Sekali lagi Wawan tersenyum sinis melihat kami memohon-mohon serasa patah arang. Bila aku bisa kembali lagi ke masa itu dan melihat bagaimana kelakuan kami ketika memohon-mohon seperti dua bocah bodoh, sangat mungkin bila aku pun akan ikut tersenyum sinis bersama Wawan. Bahkan, mungkin aku juga akan tertawa terpingkal-pingkal melihat ekspresi wajah dua bocah bodoh yang sedang memelas itu.

“Ya, sudah. Ya, sudah. Masalah nilai, Bapak akan beri keringanan, asalkan kalian nanti bikin perjanjian tertulis yang isinya tidak akan mengulangi lagi kelakuan kalian yang suka ngerokok di WC itu dan ditandatangani oleh orang tua kalian,” ujar Wawan seolah-olah memberi sebuah solusi atas permohonan bodoh kami.

Saat mendengar jawaban Wawan itu kami begitu kegirangan dan mengucapkan terima kasih padanya, karena akhirnya bisa mengikuti praktek olah raga. Namun, kegirangan itu menjadi sesuatu yang mengganjal, ketika tidak lama kemudian Wawan melanjutkan kembali omongannya.

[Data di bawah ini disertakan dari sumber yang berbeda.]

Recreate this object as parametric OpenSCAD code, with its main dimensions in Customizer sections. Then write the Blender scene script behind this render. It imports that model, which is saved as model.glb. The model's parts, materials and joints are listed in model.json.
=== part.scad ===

“Lalu, menyangkut masalah praktek olah raga…kalian tetap tidak boleh mengikutinya. Itu sudah final, hukuman harus tetap dijalankan,” Wawan diam dan melihat sambil menakar ekspresi kami terhadap ucapannya itu.

Tentu saja kami bingung dan masih mencerna apa yang baru disampaikannya. Lalu, Ia melanjutkan ucapannya, “sebagai gantinya kalian harus beli bola basket, voli sama bola sepak masing-masing sebuah. Untuk masalah surat pernyataan, harus orang tua kalian yang menyerahkannya pada Bapak. Bukan kalian. Ini sudah final, Bapak ga mau dengar komentar lagi dari kalian. Udah, sekarang masuk kelas!”

Diluar ruangan kami pasrah. “Mau gimana lagi, Ri. Udah susah dibujuk si Wawan,” kata Iqbal yang terlihat sudah malas memikirkan hukuman omong kosong macam itu.

Pada akhirnya, selama lima hari aku berdiam diri di rumah. Sesekali mendengarkan amarah dan protes orang tua tentang kelakuanku. Praktek olah raga pun tidak kami jalani. Untuk masalah hukuman, Wawan memberi kami waktu selama sepuluh hari untuk membeli bola voli, basket dan bola sepak. Lalu, masalah dana untuk pembelian peralatan olah raga itu, kami patungan dengan menyisihkan uang jajan masing-masing dan meminta sumbangan pada teman-teman. Seratus lima puluh ribu perak terkumpul waktu itu.